吹き出る汗を拭いながら、少しでも体内の水分を節約するように意識しながら歩きます。
(そんな中でも、ご覧のようなディアジオ社のCMや)
(イースト会社の駐車場に停まっていたブルイックラディ・カーを発見した時はテンションがあがった)
所々でテンションはあがるものの、いいかげん体力も限界に近づいてきているのを感じます。「みず、みず」とうわごとのように呟きながら、バックパックの肩ベルトを握りしめ、なかば項垂れたようになりながらも足を引きずっていきます。「次に後ろから車がやってきたらそれがトラックだろうが戦車だろうが親指を立てよう。この際バイクでもいいんじゃないか」と、ぼんやりした頭で考えはじめたそんな頃。ようやく、目的のバリーグラント・インの看板が見えてまいりました。
チェックインを済ませ部屋に入ると、なんの迷いもなく水道を捻ってそこから滂沱と流るる水をコップにすくい、一杯二杯、三杯四杯とがぶがぶいただきます。頭も痛くなってきたし、本気で熱中症一歩手前くらいの感覚があったので、ここは徹底的に水分を補給。万一体調を崩して、これからのフェスが台無しなんてなったらとてもじゃないが立ち直れません。そのままの勢いで今度はシャワールームに飛び込むと、水を頭から浴び、ついでに着ていたシャツやなんかも洗って、気が済んだら部屋で一人、素っ裸で放心。
次に我に返ると、フェスのプログラムを取り出してにやにやし始めます。
(にやにや)
これによると、今日はボウモアで、フェスのキックオフパーティが開催されるとのこと。本当は行こうと思っていたのだが、行ったら行ったで帰りのバスが無い。当初は行くだけ行って帰りはゆっくり歩いて帰ってくればいいんじゃない?とか考えていたのだが、この体調では無理をしないに限る。それは諦めて、半乾きのシャツのままホテルのバーに出向きます。
さすがはアイラのホテル。

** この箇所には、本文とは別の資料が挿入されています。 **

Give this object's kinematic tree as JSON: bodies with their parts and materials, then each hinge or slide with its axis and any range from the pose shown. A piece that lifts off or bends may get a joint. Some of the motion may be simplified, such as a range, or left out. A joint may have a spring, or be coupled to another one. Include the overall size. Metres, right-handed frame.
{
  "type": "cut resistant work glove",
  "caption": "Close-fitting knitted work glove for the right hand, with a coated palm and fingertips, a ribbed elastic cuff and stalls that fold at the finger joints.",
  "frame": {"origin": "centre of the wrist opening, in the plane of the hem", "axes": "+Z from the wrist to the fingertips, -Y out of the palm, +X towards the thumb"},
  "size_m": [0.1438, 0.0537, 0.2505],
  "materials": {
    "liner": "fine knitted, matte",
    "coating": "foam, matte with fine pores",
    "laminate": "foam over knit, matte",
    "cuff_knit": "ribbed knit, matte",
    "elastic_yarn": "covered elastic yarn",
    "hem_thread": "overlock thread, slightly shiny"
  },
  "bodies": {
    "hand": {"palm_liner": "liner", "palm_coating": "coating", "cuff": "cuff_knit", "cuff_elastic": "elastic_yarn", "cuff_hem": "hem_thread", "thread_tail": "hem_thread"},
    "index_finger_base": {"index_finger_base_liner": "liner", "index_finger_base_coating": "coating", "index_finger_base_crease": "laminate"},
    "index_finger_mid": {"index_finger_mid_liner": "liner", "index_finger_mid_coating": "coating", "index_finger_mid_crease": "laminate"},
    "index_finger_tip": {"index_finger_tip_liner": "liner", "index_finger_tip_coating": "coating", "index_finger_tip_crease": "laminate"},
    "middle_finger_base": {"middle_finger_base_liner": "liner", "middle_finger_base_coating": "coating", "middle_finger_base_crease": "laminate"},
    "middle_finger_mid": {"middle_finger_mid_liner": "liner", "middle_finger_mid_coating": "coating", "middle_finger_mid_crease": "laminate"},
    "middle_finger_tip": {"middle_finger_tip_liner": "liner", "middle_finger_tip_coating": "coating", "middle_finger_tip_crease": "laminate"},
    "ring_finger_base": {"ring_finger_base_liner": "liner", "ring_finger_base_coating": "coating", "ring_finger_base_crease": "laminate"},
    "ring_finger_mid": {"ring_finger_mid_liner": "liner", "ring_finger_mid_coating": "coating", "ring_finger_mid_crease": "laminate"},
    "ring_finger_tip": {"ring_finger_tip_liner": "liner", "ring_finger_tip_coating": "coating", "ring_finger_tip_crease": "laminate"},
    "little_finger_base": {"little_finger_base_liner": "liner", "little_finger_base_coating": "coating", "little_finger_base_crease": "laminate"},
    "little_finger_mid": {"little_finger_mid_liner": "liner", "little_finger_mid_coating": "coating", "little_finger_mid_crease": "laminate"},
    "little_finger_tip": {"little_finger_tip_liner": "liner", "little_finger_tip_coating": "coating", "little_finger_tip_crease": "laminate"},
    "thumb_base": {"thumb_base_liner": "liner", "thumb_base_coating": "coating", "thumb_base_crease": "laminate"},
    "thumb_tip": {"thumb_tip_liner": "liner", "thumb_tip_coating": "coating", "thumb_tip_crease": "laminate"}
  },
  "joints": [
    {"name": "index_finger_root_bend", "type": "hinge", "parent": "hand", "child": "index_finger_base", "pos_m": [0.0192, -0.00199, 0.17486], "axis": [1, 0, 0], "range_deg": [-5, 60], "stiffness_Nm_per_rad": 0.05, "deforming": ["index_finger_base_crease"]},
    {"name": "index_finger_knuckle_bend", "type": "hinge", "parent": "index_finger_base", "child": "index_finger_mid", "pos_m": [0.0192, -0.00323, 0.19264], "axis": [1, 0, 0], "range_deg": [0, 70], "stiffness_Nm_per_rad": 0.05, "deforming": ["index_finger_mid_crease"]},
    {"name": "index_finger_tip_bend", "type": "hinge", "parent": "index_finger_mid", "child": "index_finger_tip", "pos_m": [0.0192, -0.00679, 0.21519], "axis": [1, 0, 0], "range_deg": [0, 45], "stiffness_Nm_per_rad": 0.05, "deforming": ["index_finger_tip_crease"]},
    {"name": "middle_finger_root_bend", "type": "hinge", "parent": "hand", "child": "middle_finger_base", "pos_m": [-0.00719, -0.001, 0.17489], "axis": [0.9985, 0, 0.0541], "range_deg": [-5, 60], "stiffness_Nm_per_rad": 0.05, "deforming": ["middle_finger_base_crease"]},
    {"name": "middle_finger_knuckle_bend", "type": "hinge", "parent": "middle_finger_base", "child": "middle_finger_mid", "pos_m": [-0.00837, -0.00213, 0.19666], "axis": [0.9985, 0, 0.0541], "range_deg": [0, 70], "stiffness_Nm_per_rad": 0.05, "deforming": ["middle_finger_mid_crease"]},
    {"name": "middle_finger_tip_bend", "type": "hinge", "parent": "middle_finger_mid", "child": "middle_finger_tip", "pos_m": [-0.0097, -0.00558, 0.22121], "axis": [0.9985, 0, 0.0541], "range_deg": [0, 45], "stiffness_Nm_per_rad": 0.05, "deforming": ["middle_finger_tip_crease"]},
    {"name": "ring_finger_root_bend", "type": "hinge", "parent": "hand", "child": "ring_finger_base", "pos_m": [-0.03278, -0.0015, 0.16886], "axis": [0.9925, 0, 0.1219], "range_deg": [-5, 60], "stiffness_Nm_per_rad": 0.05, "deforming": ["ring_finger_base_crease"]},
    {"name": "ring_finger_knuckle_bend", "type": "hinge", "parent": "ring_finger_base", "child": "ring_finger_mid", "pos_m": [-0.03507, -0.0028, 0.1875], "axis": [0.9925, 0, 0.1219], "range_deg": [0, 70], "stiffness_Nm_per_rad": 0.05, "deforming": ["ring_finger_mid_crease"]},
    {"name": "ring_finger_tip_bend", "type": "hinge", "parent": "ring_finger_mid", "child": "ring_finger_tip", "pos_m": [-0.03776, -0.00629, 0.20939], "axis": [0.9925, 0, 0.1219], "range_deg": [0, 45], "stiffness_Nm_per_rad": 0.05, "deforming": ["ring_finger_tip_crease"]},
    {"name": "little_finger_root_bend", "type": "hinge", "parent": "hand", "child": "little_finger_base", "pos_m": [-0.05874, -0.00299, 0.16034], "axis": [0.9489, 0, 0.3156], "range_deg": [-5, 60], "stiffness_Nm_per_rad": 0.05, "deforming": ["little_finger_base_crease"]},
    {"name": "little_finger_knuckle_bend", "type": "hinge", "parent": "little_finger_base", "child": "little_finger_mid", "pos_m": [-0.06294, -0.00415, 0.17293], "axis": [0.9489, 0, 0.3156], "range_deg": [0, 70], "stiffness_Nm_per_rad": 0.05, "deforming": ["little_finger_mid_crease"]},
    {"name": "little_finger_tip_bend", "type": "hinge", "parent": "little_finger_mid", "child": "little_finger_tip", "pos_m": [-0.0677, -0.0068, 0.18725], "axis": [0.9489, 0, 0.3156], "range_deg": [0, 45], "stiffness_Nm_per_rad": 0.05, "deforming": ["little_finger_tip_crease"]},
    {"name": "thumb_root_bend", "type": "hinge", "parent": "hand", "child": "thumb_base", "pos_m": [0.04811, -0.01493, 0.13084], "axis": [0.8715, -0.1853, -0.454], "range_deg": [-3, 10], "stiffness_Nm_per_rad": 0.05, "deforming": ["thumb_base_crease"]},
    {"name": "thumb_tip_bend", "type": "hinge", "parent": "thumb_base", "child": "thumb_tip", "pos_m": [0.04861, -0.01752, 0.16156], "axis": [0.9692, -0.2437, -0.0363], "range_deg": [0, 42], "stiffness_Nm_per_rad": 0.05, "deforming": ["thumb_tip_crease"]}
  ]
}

バリーグラントという、言ってみたら中心地からはだいぶ外れた所にあるホテルにもかかわらず、モルトの種類は豊富で、そしてお客さんたちも皆一様にモルトを楽しんでいる。フェス期間なのであたり前と言えばあたり前なのだが。私のように海外から来ているお客さんも多いようで、隣の5人組はドイツから、その奥の2人組はスウェーデンからと、なんともグローバルであった。テイスティングメニューなんかも用意されていて、皆グラスの香りを嗅ぎながらあーだこーだ言い合っていて、ホントにウイスキーラバーしかいないような雰囲気。私も、是っ非その流れに交わらんとしてメニューを見るのだが、どうも相場よりも割高な印象を受けてしまい、結局モルトを諦めて、しかし折角のアイラなので、と妙な落とし所としてアイラエールをいただきました。
(しかもドラフトではなく瓶。アイラエールも5、6種類あった。その中で私が選んだのは、ウイスキーでも馴染みのあるフィンラガンの名前が冠されたエール)
(バックバーにはアイラモルトを中心にボトルがずらり)
(ごはん。ポークにウイスキーとマスタードのクリームソースがかかっている。ウイスキー感はなかったけど美味しかったー)
モルトの楽しみはまた明日以降に持ち越しということにして、ゆっくりとアイラエールと食事を楽しみます。
(パブの中では、わんこが自分のしっぽを追いかけてくるくる回転していたり…)
(表では、にゃんこが自分の背中を地面に擦り付けながらごろごろ回転していたりしていた)
食事を終えるとあとはゆっくり。明日からのフェスを思い切り楽しむための計画を立てながら、部屋ですごしました。